Die Orte können verträumt sein – oder genau das Gegenteil. „Ich habe auch im Ihme-Zentrum Schaukeln aufgehängt. Je trostloser der Ort, desto nötiger hat er Schaukeln verdient.“ Direkt auf dem Goethekreisel hing auch mal eine Schaukel, eine andere hatte Kathrin an einem Kanonenrohr eines Panzers auf dem alten Truppenübungsplatz aufgehängt: „Das hatte eher symbolischen Charakter.“ Die Schaukeln sind durchnummeriert, manche sind auch kunstvoll bemalt – wie die 106. Seit rund zehn Jahren gibt es die „Schaukelguerilla“. „Es war eine Schnapsidee: Wir waren auf einem Festival, und irgendwer hatte Seile dabei. Wir haben ein Brett gesucht und geschaukelt.“ Und dabei philosophiert, wie cool es wäre, wenn es für so glückliche Momente mehr Schaukeln auf der Welt gäbe. Da war die Idee geboren: der Welt 100 Schaukeln zu schenken.

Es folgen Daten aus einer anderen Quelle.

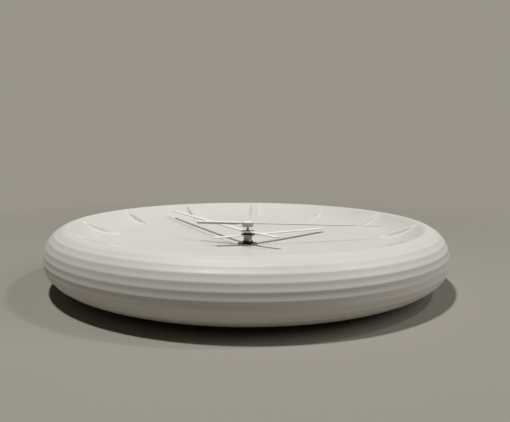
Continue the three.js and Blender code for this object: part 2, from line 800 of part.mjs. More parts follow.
piece('circuit_board', block([-boardX, boardX], [boardLow, boardHigh], [boardBase, boardTop]), finish.board);
piece('control_chip', block(
  [-chipLength / 2, chipLength / 2], [boardY - chipWidth / 2, boardY + chipWidth / 2],
  [partBase, partBase + chipHeight],
), finish.blackPlastic);
piece('quartz_crystal', bar(crystalRadius, 0, crystalLength, 10)
  .rotateY(Math.PI / 2)
  .translate(crystalRight - crystalLength, boardY, partBase + crystalRadius), finish.steel);

// Movement case with its pillars, posts and battery bay

const stripBase = boardBase + 2 * slip;
const stripRoom = contactThickness + pinionOverrun;

function caseShell() {
  const shape = new THREE.Shape();
  [[1, 1, 0], [-1, 1, 90], [-1, -1, 180], [1, -1, 270]].forEach(([x, y, from]) => {
    const cornerX = x * (caseX - caseCorner);
    const cornerY = y > 0 ? caseHigh - caseCorner : caseLow + caseCorner;
    shape.absarc(cornerX, cornerY, caseCorner, radians(from), radians(from + 90), false);
  });
  const rear = caseBack - past;
  const stripHigh = stripBase + contactStripWidth + pinionOverrun;
  const stripSlot = (from, to) =>
    block([from, to], [dividerLow - past, dividerHigh + past], [coverFront, stripHigh]);
  return cut(
    slab(shape, caseBack, caseFront, 3),
    block([-caseInnerX, caseInnerX], [dividerHigh, caseInnerHigh], [rear, chamberFront]),
    block([-caseInnerX, caseInnerX], [bayLow, dividerLow], [rear, chamberFront]),
    block([-caseX - past, caseX + past], [dividerLow - seat, caseHigh + past], [rear, coverFront + seat]),
    stripSlot(-caseInnerX, stripRoom - caseInnerX),
    stripSlot(caseInnerX - stripRoom, caseInnerX),
  );
}

function movementCase() {
  const post = (place, low, radius) => barAt(place, radius, low, chamberFront + wideLevelGap, 10);
  const limb = (x, y = coreY) => new THREE.Vector2(x + statorLimb / 2, y);
  const pivotBossBase = level(motionPinionEnd) + 2 * slip;
  const boardPosts = [-1, 1].map((side) => new THREE.Vector2(side * boardPostX, boardY));
  const posts = [
    ...pillars.map((place) => post(place, level(bridgeEnd) + seat, pillarRadius)),
    post(limb(coreLeft), coreTop + seat, postRadius),
    post(limb(coreRight - statorLimb), coreTop + seat, postRadius),
    post(limb(coreLeft, rotorAxis.y - statorLimb / 2), statorTop + seat, postRadius),
    ...boardPosts.map((place) => post(place, boardTop + seat, postRadius)),
    post(motionAxis, pivotBossBase, motionPivotRadius + postRadius),
  ];
  return cut(
    join(caseShell(), ...posts),
    bar(bushRadius + slip, chamberFront - past, caseFront + past, 20),
    barAt(motionAxis, motionPivotRadius + slip, pivotBossBase - past, motionPivotTop + slip, 10),
  );
}
piece('movement_case', movementCase(), finish.blackPlastic);

function rearCover() {
  const plate = block([-caseX, caseX], [dividerLow, caseHigh], [caseBack, coverFront]);
  const tab = (x, low) => block(
    [x - coverTabLength / 2, x + coverTabLength / 2], [low, low + coverTabThickness],
    [coverFront - wideLevelGap, coverFront + coverTabHeight]);
  const lowEdge = dividerHigh + 2 * slip;
  const highEdge = caseInnerHigh - 2 * slip - coverTabThickness;
  const tabs = [-1, 1].flatMap((side) => [tab(side * caseX / 2, lowEdge), tab(side * caseX / 2, highEdge)]);
  const pivots = [
    [rotorAxis, arborRadius, intermediateLevel - 2 * slip],
    [intermediateAxis, arborRadius, intermediateLevel],
    [thirdAxis, arborRadius, secondsLevel],
    [centre, secondsArborRadius, secondsLevel],
  ];
  const bosses = pivots.map(([axis, radius, limit]) =>
    barAt(axis, radius + pivotBossWall, coverFront - pivotLength, level(limit) - 2 * slip, 12));
  const holes = pivots.map(([axis, radius]) =>
    barAt(axis, radius + slip, pivotBase - slip, level(thirdLevel), 10));
  const knobHole = barAt(motionAxis, motionArborRadius + 2 * slip, caseBack - past, coverFront + past, 14);
  return cut(join(plate, ...tabs, ...bosses), ...holes, knobHole);
}
piece('rear_cover', rearCover(), finish.blackPlastic);

// Battery and its two contacts

const batteryHeight = caseBack + batteryPlay + batteryRadius;
const alongX = (geometry, x) => geometry.rotateY(Math.PI / 2).translate(x, bayY, batteryHeight);

piece('battery', alongX(turned([
  [0, 0], [batteryRadius - batteryRim, 0], [batteryRadius, batteryRim],
  [batteryRadius, batteryLength - batteryRim], [batteryRadius - batteryRim, batteryLength],
  [batteryNubRadius, batteryLength], [batteryNubRadius, cellLength], [0, cellLength],
], 16), -cellLength / 2), finish.battery);

// A plate at one end of the bay with a bump to the cell and a strip along the wall to the board
function contact(side) {
  const outer = side * (caseInnerX - slip);
  const inner = outer - side * contactThickness;
  const x = [Math.min(outer, inner), Math.max(outer, inner)];
  const plate = block(x,
    [bayLow + contactMargin, dividerLow - contactMargin],
    [caseBack + contactMargin, chamberFront - contactMargin]);
  const lead = block(x,
    [dividerLow - 2 * contactMargin, boardHigh - contactMargin],
    [stripBase, stripBase + contactStripWidth]);
  const reach = contactTravel - slip;
  const bump = turned([
    [0, -slip], [contactBumpRadius, -slip], [contactBumpRadius / 2, reach], [0, reach],
  ], 12).rotateY(-side * Math.PI / 2).translate(inner, bayY, batteryHeight);
  return join(plate, lead, bump);
}
piece('contact_positive', contact(1), finish.steel);
piece('contact_negative', contact(-1), finish.steel);

// Hands

// A group that turns what it holds to a clock angle
function turnedTo(angle) {
  const group = new THREE.Group();
  group.rotation.z = -radians(angle);
  clock.add(group);
  return group;
}

function hourHand() {
  const neck = hourPipeRadius + hourNeckWall;
  const group = turnedTo(hourAngle);
  const blade = block(
    [-hourHandWidth / 2, hourHandWidth / 2], [-hourHandTail, hourHandLength], [hourHandBase, hourHandTop]);
  const hub = bar(hourHubRadius, hourHandBase, hourHandTop, 20);
  const hole = bar(neck + slip, hourHandBase - past, hourHandTop + past, 20);
  piece('hour_hand', cut(join(blade, hub), hole), finish.handWhite, centre, group);
  piece('hour_hand_collar', turned([
    [hourPipeRadius + seat, hourCollarBase], [neck, hourCollarBase],
    [neck, hourFlangeBase], [hourFlangeRadius, hourFlangeBase],
    [hourFlangeRadius, hourFlangeTop], [neck, hourFlangeTop],
    [neck, hourPipeTop], [hourPipeRadius + seat, hourPipeTop],
  ], 16), finish.blackPlastic, centre, group);
}
hourHand();

function minuteHand() {
  const reach = crownRadius - minuteHandMargin;
  const collet = minuteArborRadius + colletWall;
  const group = turnedTo(minuteAngle);
  const blade = strip([
    [-minuteHandTail, minuteHandBase], [minuteHandBend, minuteHandBase],
    [reach, minuteHandBase + minuteTipRise], [reach, minuteHandTop + minuteTipRise],
    [minuteHandBend, minuteHandTop], [-minuteHandTail, minuteHandTop],
  ], minuteHandWidth);
  const hub = bar(minuteHubRadius, minuteHandBase, minuteHandTop, 20);
  const hole = bar(collet + slip, minuteHandBase - past, minuteHandTop + past, 16);
  piece('minute_hand', cut(join(blade, hub), hole), finish.handWhite, centre, group);
  piece('minute_hand_collet', turned([
    [minuteArborRadius + seat, colletBase], [collet, colletBase], [collet, minuteHandTop + seat],
    [colletFlangeRadius, minuteHandTop + seat], [colletFlangeRadius, colletTop],
    [minuteArborRadius + seat, colletTop],
  ], 16), finish.brass, centre, group);
}
minuteHand();

function secondHand() {
  const group = turnedTo(secondAngle);
  const reach = crownRadius - secondHandMargin;
  const sleeveStart = secondHubRadius + socketGap;
  const gripEnd = sleeveStart + counterweightGrip;
  const alongHand = (radius, from, to, sides) =>
    bar(radius, from, to, sides).rotateX(-Math.PI / 2).translate(0, 0, needleHeight);
  const hub = cut(
    bar(secondHubRadius, secondHubBase, secondHubTop, 20),
    bar(pipeRadius + seat, secondHubBase - past, pipeTop + seat, 14),
    alongHand(needleRadius + slip, -sleeveStart, sleeveStart, 8),
  );
  const counterweight = cut(
    alongHand(counterweightRadius, -counterweightReach, -sleeveStart, 12),
    alongHand(needleRadius + slip, -gripEnd - slip, 0, 8),
  );
  const pipe = bar(pipeRadius, pipeBase, pipeTop, 14, secondsArborRadius + seat);
  piece('second_hand_hub', hub, finish.handWhite, centre, group);
  piece('second_hand_pipe', pipe, finish.brass, centre, group);
  piece('second_hand_needle', alongHand(needleRadius, -gripEnd, reach, 8), finish.handWhite, centre, group);
  piece('second_hand_counterweight', counterweight, finish.handWhite, centre, group);
}
secondHand();

export default clock;
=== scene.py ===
"""Ceramic wall clock on its back: finishes, fine meshes, floor, light and camera."""

import logging
import math
from dataclasses import dataclass, field
from enum import Enum
from functools import partial
from typing import Callable, Iterable, Sequence

import bmesh
import bpy
import numpy as np
from mathutils import Matrix, Vector


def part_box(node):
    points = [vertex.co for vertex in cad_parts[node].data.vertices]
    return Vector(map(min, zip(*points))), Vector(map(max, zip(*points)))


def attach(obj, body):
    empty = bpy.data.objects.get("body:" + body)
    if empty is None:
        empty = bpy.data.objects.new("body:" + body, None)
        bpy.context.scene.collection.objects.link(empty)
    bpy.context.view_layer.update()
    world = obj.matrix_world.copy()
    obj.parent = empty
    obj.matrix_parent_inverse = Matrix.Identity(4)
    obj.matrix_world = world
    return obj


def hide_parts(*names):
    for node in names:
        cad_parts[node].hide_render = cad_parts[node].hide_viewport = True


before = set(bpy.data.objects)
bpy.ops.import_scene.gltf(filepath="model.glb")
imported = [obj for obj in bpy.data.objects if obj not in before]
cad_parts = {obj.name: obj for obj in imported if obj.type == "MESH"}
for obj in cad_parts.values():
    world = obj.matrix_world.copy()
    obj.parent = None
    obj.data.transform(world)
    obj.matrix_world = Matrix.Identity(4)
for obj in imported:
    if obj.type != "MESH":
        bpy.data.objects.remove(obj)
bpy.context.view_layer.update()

LOG = logging.getLogger("clock")
MM = 0.001
SAME_POINT = 1e-9
PAST = 1.0
ROUNDED_SHARE = 0.49
TURN = 2 * math.pi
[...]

„Am Anfang waren es ganz verrückte Orte. Eine habe ich direkt vor dem Hauptbahnhof aufgehängt, aber sie wurde schnell abgehängt.“ Das ist leider das Schicksal der meisten „wilden“ Schaukeln: Nach einiger Zeit sind sie verschwunden. Von den Grundstücksbesitzern, den Parkpflegern, dem Grünflächenamt oder wem auch immer werden sie entfernt. Oder sie fallen dem Vandalismus zum Opfer.

Die „Schaukelguerilla“-Frau lässt sich davon nicht abhalten. Mut machen ihr die Menschen, die auf den Schaukeln schaukeln, solange sie hängen. „Ich bekomme Fotos zugeschickt und manchmal auch Tipps für neue Schaukelorte“, sagt sie. Jüngst hat sie sogar Bretter und Seile geschenkt bekommen. Der einzige Wunsch vom Spender: auf der Bult in Hannover die Schaukel zu ersetzen, die dort einst gehangen hat. Das wird ihr nächstes Projekt.

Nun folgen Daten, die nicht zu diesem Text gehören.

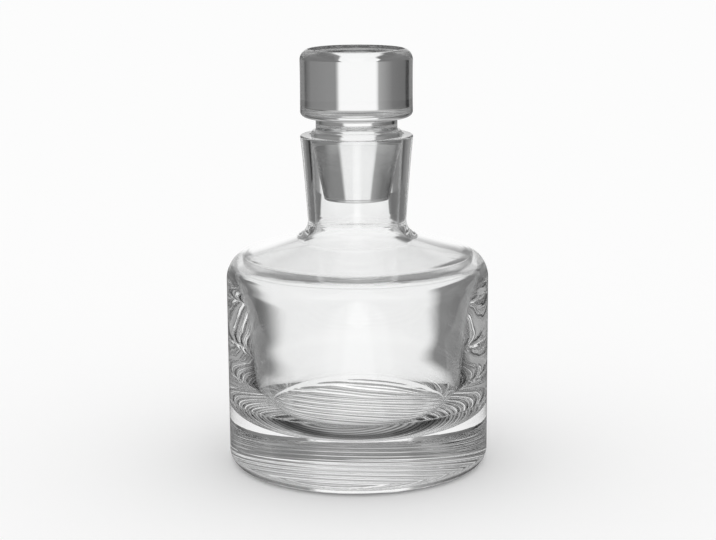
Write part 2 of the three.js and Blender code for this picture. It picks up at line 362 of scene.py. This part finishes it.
def stopper_outline():
    """Up from the middle of the plug's flat tip to the middle of the head's top."""
    bore_slope = (MOUTH_RADIUS - BORE_RADIUS) / (RIM_HEIGHT - LIP_ROUND - BORE_BOTTOM)
    plug_top_r = BORE_RADIUS + bore_slope * (PLUG_TOP_HEIGHT - BORE_BOTTOM) - SEAT_GAP
    tip_r = PLUG_TIP_RADIUS - PLUG_TIP_ROUND
    tip_z = PLUG_TIP_HEIGHT + PLUG_TIP_ROUND
    fillet_r = STEM_RADIUS + STEM_FILLET
    fillet_z = HEAD_BOTTOM - STEM_FILLET
    collar_r = STEM_RADIUS + COLLAR_FILLET
    collar_z = COLLAR_HEIGHT + COLLAR_FILLET
    low_r = HEAD_RADIUS - HEAD_LOWER_REACH
    low_z = HEAD_BOTTOM + HEAD_LOWER_RISE
    high_r = HEAD_RADIUS - HEAD_UPPER_REACH
    high_z = HEAD_TOP - HEAD_UPPER_RISE
    third = (high_z - low_z) / 3

    # The middle of a bend goes three quarters of the way to its two leading points
    waist_r = HEAD_RADIUS - HEAD_WAIST * 4 / 3
    return outline([
        line((0, PLUG_TIP_HEIGHT), (tip_r, PLUG_TIP_HEIGHT)),
        arc((tip_r, tip_z), (PLUG_TIP_ROUND, PLUG_TIP_ROUND), -QUARTER, 0, PLUG_TIP_STEPS),
        line((PLUG_TIP_RADIUS, tip_z), (plug_top_r, PLUG_TOP_HEIGHT)),
        bend((plug_top_r, PLUG_TOP_HEIGHT), (plug_top_r, PLUG_TOP_HEIGHT + PLUG_TOP_LEAD),
             (collar_r + COLLAR_LEAD, COLLAR_HEIGHT), (collar_r, COLLAR_HEIGHT), PLUG_TOP_STEPS),
        arc((collar_r, collar_z), (COLLAR_FILLET, COLLAR_FILLET), -QUARTER, -math.pi, FILLET_STEPS),
        line((STEM_RADIUS, collar_z), (STEM_RADIUS, fillet_z)),
        arc((fillet_r, fillet_z), (STEM_FILLET, STEM_FILLET), math.pi, QUARTER, FILLET_STEPS),
        line((fillet_r, HEAD_BOTTOM), (low_r, HEAD_BOTTOM)),
        arc((low_r, low_z), (HEAD_LOWER_REACH, HEAD_LOWER_RISE), -QUARTER, 0, HEAD_LOWER_STEPS),
        bend((HEAD_RADIUS, low_z), (waist_r, low_z + third), (waist_r, high_z - third),
             (HEAD_RADIUS, high_z), HEAD_WAIST_STEPS),
        arc((high_r, high_z), (HEAD_UPPER_REACH, HEAD_UPPER_RISE), 0, QUARTER, HEAD_UPPER_STEPS),
        line((high_r, HEAD_TOP), (0, HEAD_TOP)),
    ])


def underside(x, y):
    """Height of the underside: flutes with softened edges, cut across the flat and its rounded corner."""
    corner_r = BODY_RADIUS - BASE_CORNER
    out = np.clip(np.hypot(x, y) - corner_r, 0, BASE_CORNER)
    plain = BASE_CORNER - np.sqrt(BASE_CORNER**2 - out**2)
    along = x * math.cos(FLUTE_TURN) + y * math.sin(FLUTE_TURN)
    across = y * math.cos(FLUTE_TURN) - x * math.sin(FLUTE_TURN)
    across = across - FLUTE_WAVE * np.sin(2 * math.pi * along / FLUTE_WAVE_LENGTH)
    off_middle = (np.mod(across / FLUTE_PITCH, 1) - 0.5) * FLUTE_PITCH
    half = FLUTE_WIDTH / 2
    radius = (half**2 + FLUTE_DEPTH**2) / (2 * FLUTE_DEPTH)
    flute = np.sqrt(radius**2 - off_middle**2) - radius + FLUTE_DEPTH

    # The higher of the two, softened where they meet
    gap = plain - flute
    return (plain + flute + np.sqrt(gap**2 + 4 * FLUTE_EDGE_ROUND**2)) / 2


def turned(rows):
    """Points and normals of an outline's rings, as arrays of rings by AROUND by 3."""
    angle = np.linspace(0, 2 * math.pi, AROUND, endpoint=False)
    c, s = np.cos(angle), np.sin(angle)
    r, z, tr, tz = (rows[:, i, None] for i in range(4))
    level = np.ones(AROUND)
    return np.stack([r * c, r * s, z * level], 2), np.stack([tz * c, tz * s, -tr * level], 2)


def mesh_object(name, vertices, faces):
    mesh = bpy.data.meshes.new(name)
    mesh.from_pydata(vertices, [], faces)
    made = bpy.data.objects.new(name, mesh)
    bpy.context.scene.collection.objects.link(made)
    return made


def closed_piece(name, points, normals, first_pole, last_pole):
    """Skins rings of points with exact normals. Each pole is a point on the axis and its normal."""
    rings = len(points)
    vertices = np.vstack([points.reshape(-1, 3), first_pole[None, :3], last_pole[None, :3]])
    directions = np.vstack([normals.reshape(-1, 3), first_pole[None, 3:], last_pole[None, 3:]])
    here = np.arange(AROUND)
    after = np.roll(here, -1)
    neighbours = np.stack([here, after], 1).tolist()
    bands = []
    for ring in range(rings - 1):
        low, high = ring * AROUND, (ring + 1) * AROUND
        bands.append(np.stack([low + here, low + after, high + after, high + here], 1))
    first, last = rings * AROUND, rings * AROUND + 1
    last_ring = (rings - 1) * AROUND
    fans = [(first, b, a) for a, b in neighbours]
    fans += [(last, last_ring + a, last_ring + b) for a, b in neighbours]
    made = mesh_object(name, vertices.tolist(), np.vstack(bands).tolist() + fans)
    made.data.polygons.foreach_set("use_smooth", [True] * len(made.data.polygons))
    made.data.normals_split_custom_set_from_vertices(directions.tolist())
    made.data.update()
    return made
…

Wie andere Fußabdrücke hinterlässt Kathrin Schaukeln an Orten, an denen sie vorbeikommt. „Mit Mitte 20 bin ich drei Jahre auf Weltreise gegangen, zunächst auf dem Balkan, dann Richtung Süden“, sagt die junge Frau, die im sozialen Bereich arbeitet. Jahre später habe ein Freund auf einer griechischen Insel eine Schaukel am Strand fotografiert, ihr das Bild geschickt und gemeint, dass da jemand ihre Idee gehabt hätte. „Nein, es war meine Schaukel, die dort immer noch hing“, erzählt sie voller Freude.

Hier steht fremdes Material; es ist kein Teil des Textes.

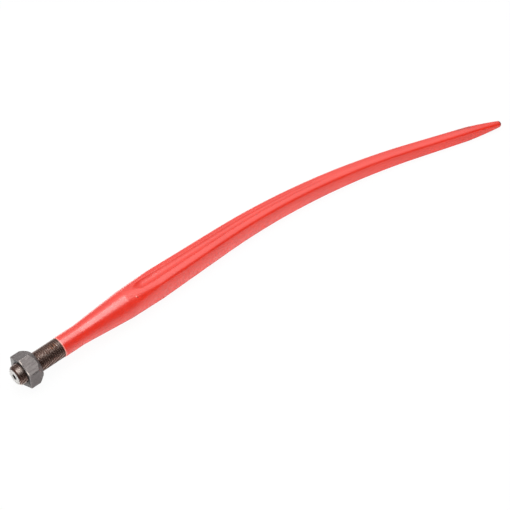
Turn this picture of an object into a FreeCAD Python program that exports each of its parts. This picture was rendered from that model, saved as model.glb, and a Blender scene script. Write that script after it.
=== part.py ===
import FreeCAD, Part
import math
import os
import Sketcher

# A bent bale fork tine with its nut, lying on its side.
# +X runs along the shank towards the point, +Z is square to the plane of the bend,
# and the tine bends towards -Y. The origin is the centre of the nut's seat face.
# Lengths are in millimetres and angles in degrees.
SIZES = {
    # Threaded end and plain shank
    "thread_diameter": 28.0,
    "thread_length": 72.0,
    "thread_projection": 10.0,
    "thread_end_chamfer": 2.6,
    "centre_hole_diameter": 6.8,
    "centre_pilot_diameter": 5.6,
    "centre_cone_depth": 0.8,
    "centre_hole_depth": 12.0,
    "shank_diameter": 28.9,
    "shank_length": 32.0,
    # Taper seat
    "taper_length": 76.0,
    "taper_end_diameter": 41.1,
    # Forged body: how far each stretch runs along its centre line
    "shoulder_length": 52.0,
    "straight_length": 118.0,
    "bend_radius": 920.0,
    "bend_angle": 19.8,
    "tail_length": 88.0,
    "point_length": 54.0,
    # Forged body: its section. Width lies in the plane of the bend, height across it
    "root_width": 38.6,
    "root_height": 35.0,
    "middle_width": 25.7,
    "middle_height": 26.5,
    "tail_width": 16.8,
    "tail_height": 19.0,
    "root_corner_radius": 5.2,
    "tail_corner_radius": 3.8,
    "face_crown_angle": 17.0,
    "point_end_radius": 4.9,
    "point_fullness": 0.35,
    # Flutes along the top and bottom faces: a deep scoop, then a shallow run that fades out
    "scoop_radius": 10.0,
    "scoop_depth": 4.0,
    "flute_radius": 10.5,
    "flute_depth": 3.2,
    "flute_end_radius": 5.2,
    "flute_end_depth": 1.2,
    "scoop_setback": 10.0,
    "scoop_entry_length": 24.0,
    "scoop_exit_length": 34.0,
    "flute_run_length": 259.0,
    "flute_fade_length": 40.0,
    "flute_lift": 0.6,
    # Hexagon nut
    "nut_across_flats": 43.0,
    "nut_height": 22.0,
    "nut_turn": 34.0,
    "nut_seat_diameter": 38.6,
    "nut_seat_bevel": 54.0,
    "nut_edge_break": 0.7,
    "nut_bore_chamfer": 2.0,
    "thread_clearance": 0.1,
}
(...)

Auf Facebook hat sie eine Seite, wo alle Schaukelstandorte eingezeichnet sind. Die 100. Schaukel hängt übrigens an einem besonderen Ort: im Garten vom Kloster Loccum an einer alten Blutbuche. Prior Arend de Vries hatte Kathrin persönlich eingeladen, dort Nummer 100 ganz offiziell aufzuhängen.

Und ihre Mission geht weiter: „Schaukeln kann man in jedem Alter“, sagt Kathrin. „Es holt ein Stück Kindheit zurück.“ Dabei sieht sie mit ihren lila-blonden Locken, die beim Schaukeln so schön fliegen, selbst aus, als sei sie direkt einem Peter-Pan-Film entschlüpft.

Dann malt sie auf ein neues Brett die Zahl 107. So weit ist sie inzwischen. Das hängt sie in den Leineauen auf, direkt am Wasser. Ein Spaziergänger bleibt spontan stehen, beobachtet sie. „Es gibt doch nichts Schöneres, als unter einem Baum so zu schaukeln”, schwärmt er.